After lunch we headed downtown to the Contemporary Jewish Museum to see the “Show Me as I Want to be Seen” exhibition, which I highly recommend. The description of the show is, “How do we depict “the self” if it is unknowable, inherently constructed, and ever changing? How does the concept of portraiture shift when categories are in crisis, and visibility itself is problematic?” (For those of you who know me, I guess it’s pretty obvious why I would want to see it.) It will be there til July 7 if you want to see it.

Sitting on the grass at Yerba Buena Gardens, enjoying the warmest sunshiny day in months, I got a bit greedy with trying to put everything in, until I got numb-butt and gave up!

Bus19

It’s such a treat to ride the bus all over S.F. It’s inexpensive for seniors:  with my Clipper card it’s only $1.35/ride, and there are no parking woes or dealing with crazy drivers and one-way streets, and more.  And if you stay  on the bus for longer than three or four stops, you move through a variety of cultural ecosystems. Friday morning on Bus 19 down Polk St. there was a sudden onslaught of wheel chairs and the necessity to quickly rearrange seating patterns to accommodate.

One gets a new appreciation of what it takes to get around the city in a wheelchair with items like. . . musical instruments, and then to board crowded buses. This keyboard, held together with masking tape and protected by a strip of cardboard, had found a spot behind its owner where it would be safe.

missionbay

Bob wanted to check out the SF Center for the Book on Portrero Hill, and next I showed him Mission Bay, and made him sit and rest while I sketched a house boat. Then down to Dogpatch to see the art shows at Minnesota Street Project.

There was lots more bus drama on the ride back, with invasions by teens, just out of school, who never looked up from their smart phones, even to talk to each other. Then more wheelchairs, and finally, the last stop at Fisherman’s Wharf where we were staying.

macondraylane

If you’re still with me here, this is the part about the real slopes of SF. On Saturday the SF Urban Sketcher Meet up was at Macondray Lane, which is itself flat – a narrow and verdant alleyway off a particularly vertiginous street with knockout views of the city and bay.

For whatever reason I woke up that morning feeling particularly shaky and unsteady, but slowly made my way up the hill, still hopeful that I could capture the city in its undulating glory. When my inner undulating wouldn’t stop, I found a shady spot in the Lane with an obstructed view, and very slowly and with great patience constructed a calmer scene until my brain cleared.

macondraylane2

It sort of worked, because minutes later I was back to my usual rough and ready style,  much relieved and enjoying the company of my beloved SF sketchers. The afternoon ended with a mini “salon” to share our sketches at STUDIO Gallery and see the current show of “Tales of the City by the Bay”.

jeffingallery

And I got to meet the handsome sketcher named Jeff who had been a subject in the sketch!
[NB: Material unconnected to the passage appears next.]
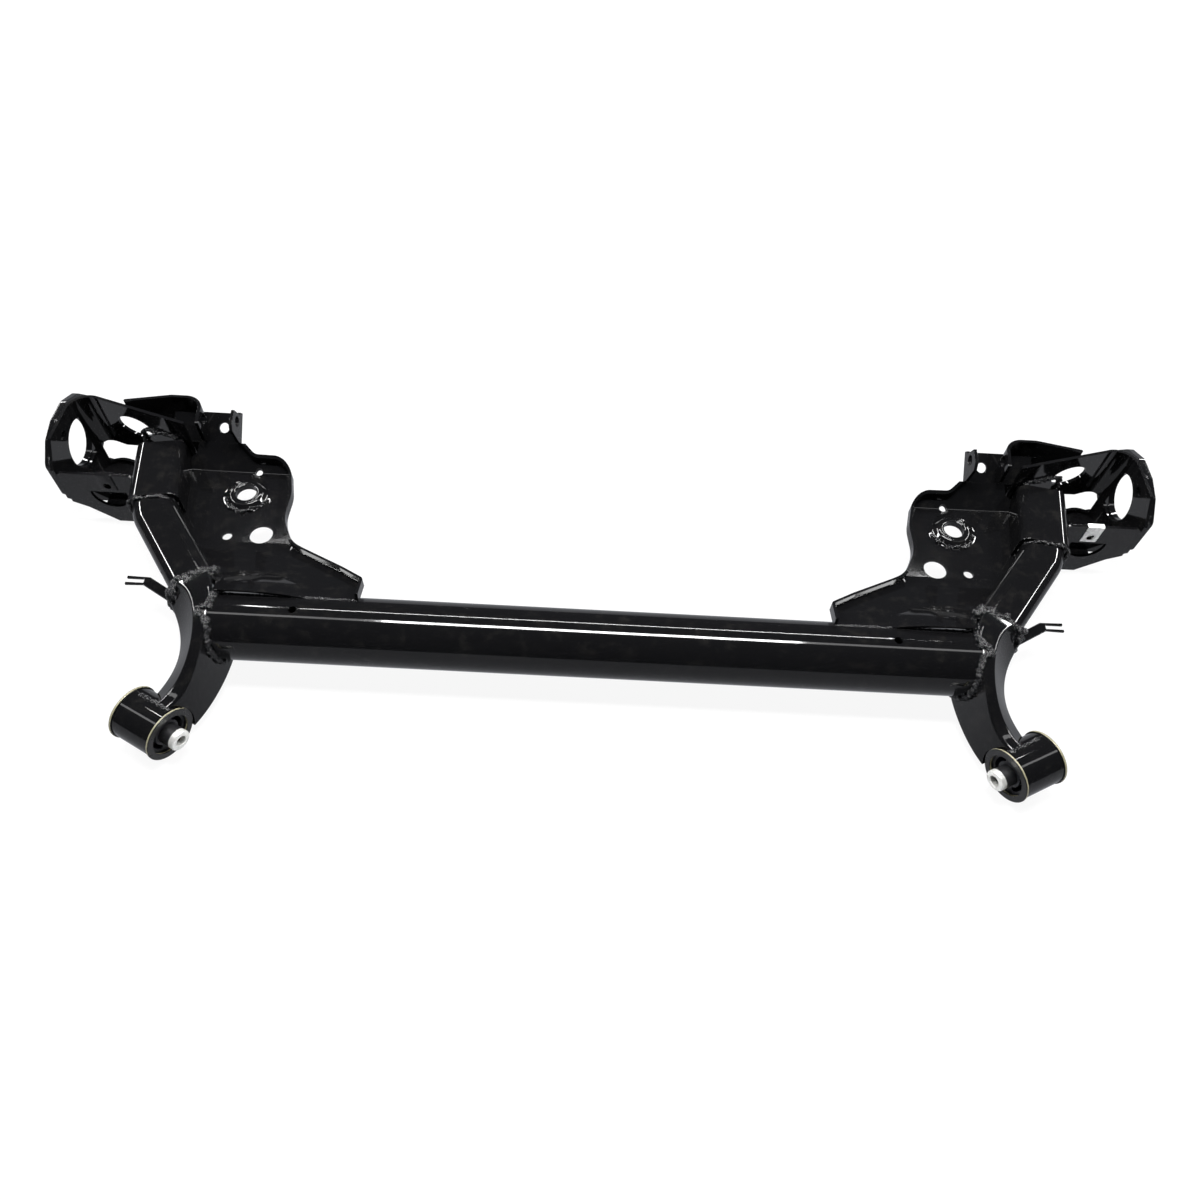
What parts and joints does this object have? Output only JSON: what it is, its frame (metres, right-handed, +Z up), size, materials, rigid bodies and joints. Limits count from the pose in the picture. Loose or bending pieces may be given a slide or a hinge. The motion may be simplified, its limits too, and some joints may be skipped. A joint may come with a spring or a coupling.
{
  "type": "rear torsion beam axle",
  "caption": "Black rear torsion beam axle with a crushed tube beam, trailing arms, front bushes, spring pans, damper clevises and hub plates.",
  "frame": {"origin": "centre of the footprint at floor height", "axes": "+X across the axle to the vehicle's left, +Y to the rear, +Z up"},
  "size_m": [1.36, 0.475, 0.125],
  "materials": {
    "black_paint": "gloss",
    "plate_paint": "semi-gloss",
    "shell_coat": "satin",
    "bush_rubber": "matte",
    "sleeve_metal": "satin",
    "clip_zinc": "satin"
  },
  "bodies": {
    "root": {"torsion_beam": "black_paint", "bush_housing_left": "black_paint", "bush_housing_right": "black_paint", "bush_outer_shell_left": "shell_coat", "bush_outer_shell_right": "shell_coat", "bush_rubber_left": "bush_rubber", "bush_rubber_right": "bush_rubber", "bush_inner_sleeve_left": "sleeve_metal", "bush_inner_sleeve_right": "sleeve_metal", "front_arm_left": "black_paint", "front_arm_right": "black_paint", "rear_arm_left": "black_paint", "rear_arm_right": "black_paint", "arm_saddle_left": "black_paint", "arm_saddle_right": "black_paint", "hub_plate_left": "plate_paint", "hub_plate_right": "plate_paint", "hub_bracket_left": "black_paint", "hub_bracket_right": "black_paint", "hub_front_wall_left": "black_paint", "hub_front_wall_right": "black_paint", "clip_nut_left": "clip_zinc", "clip_nut_right": "black_paint", "damper_bracket_left": "black_paint", "damper_bracket_right": "black_paint", "damper_clevis_plate_left": "black_paint", "damper_clevis_plate_right": "black_paint", "spring_pan_left": "black_paint", "spring_pan_right": "black_paint", "brake_line_bracket_left": "black_paint", "brake_line_bracket_right": "black_paint"}
  },
  "joints": []
}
On my last day in the city, once again I hit the slopes and I trudged up the steps of Telegraph Hill to see Coit Tower up close, the murals inside and the views. It’s actually a more impressive sight from the distance as a recognizable icon of the cityscape.
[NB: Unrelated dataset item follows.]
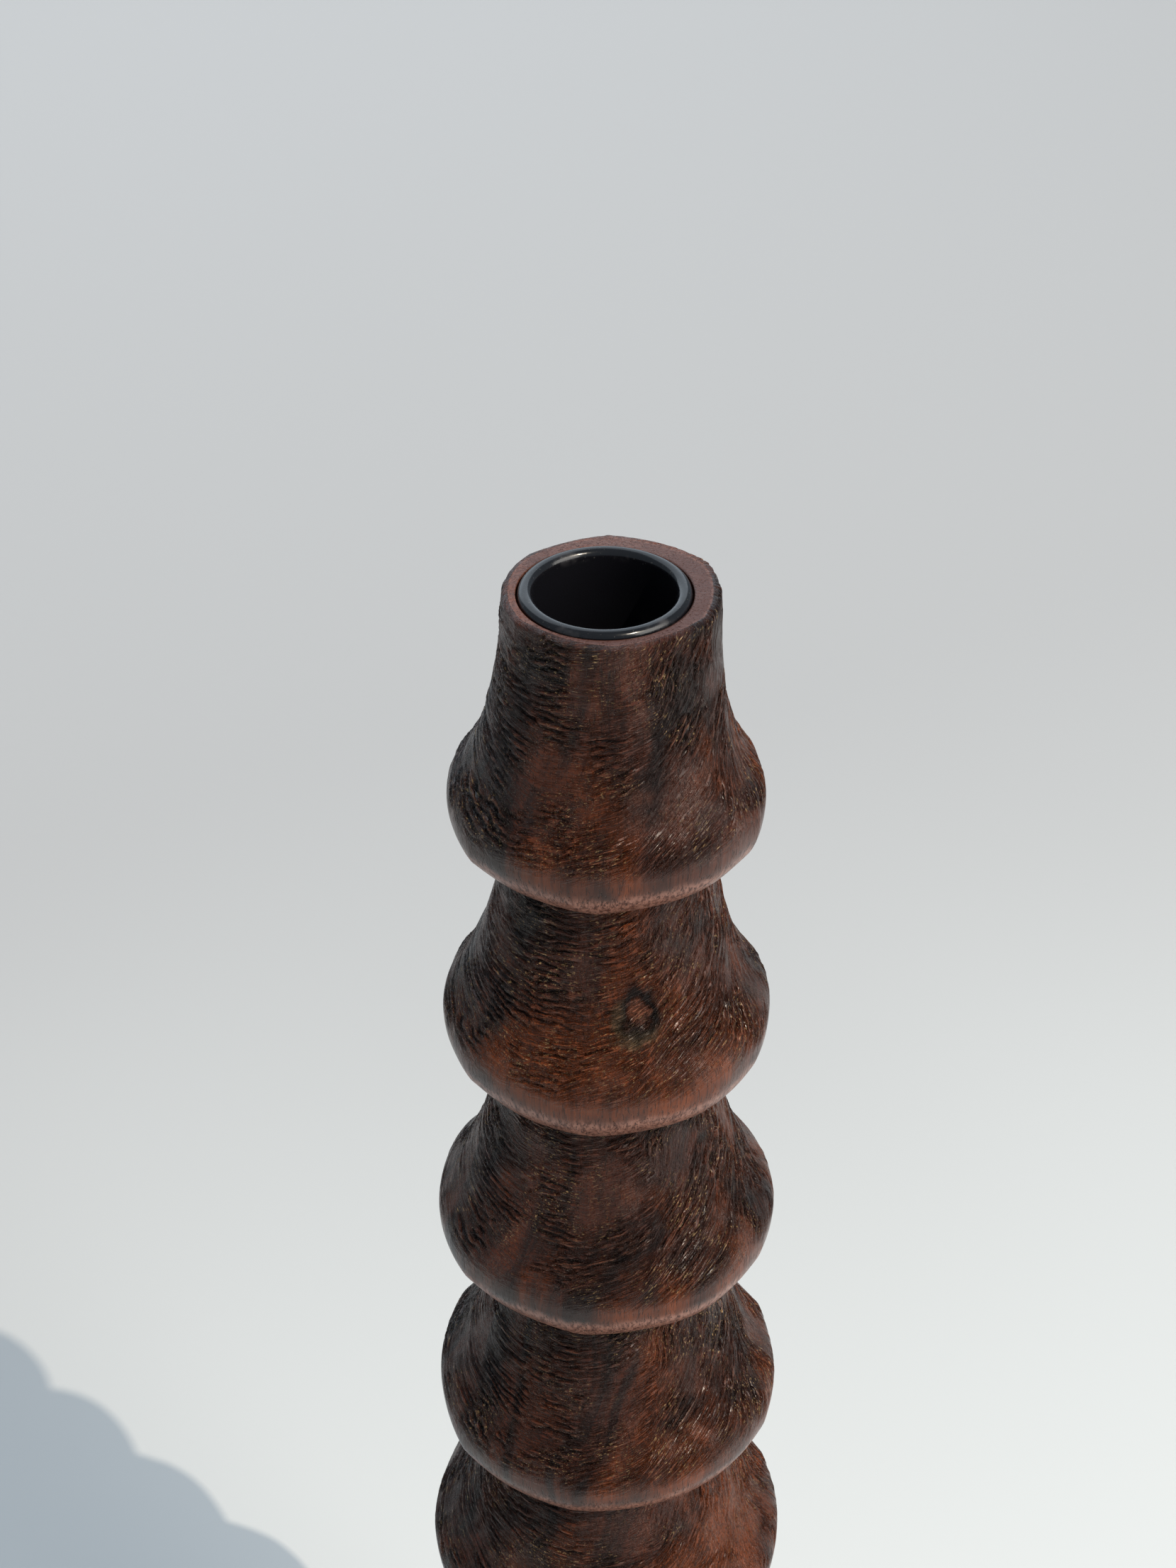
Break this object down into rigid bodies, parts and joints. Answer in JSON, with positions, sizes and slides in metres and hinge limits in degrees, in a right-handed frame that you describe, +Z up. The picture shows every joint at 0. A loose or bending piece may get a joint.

telegraphhill Five days in the city, along with all the steps I’d climbed, had exhausted me, so I found a relatively quiet street to do this study. I call it that because I’m more used to sketching people and animals and country scenes and such, and city architecture requires “study” before I can attempt it. (Actually I may have studiously ignored it here!) There were few people on the street, and they were moving quickly, but the lone figure in the doorway sufficed to give scale. She came by to see my sketch, and when I showed her that she was in the sketch, she clutched her chest and shrieked with delight!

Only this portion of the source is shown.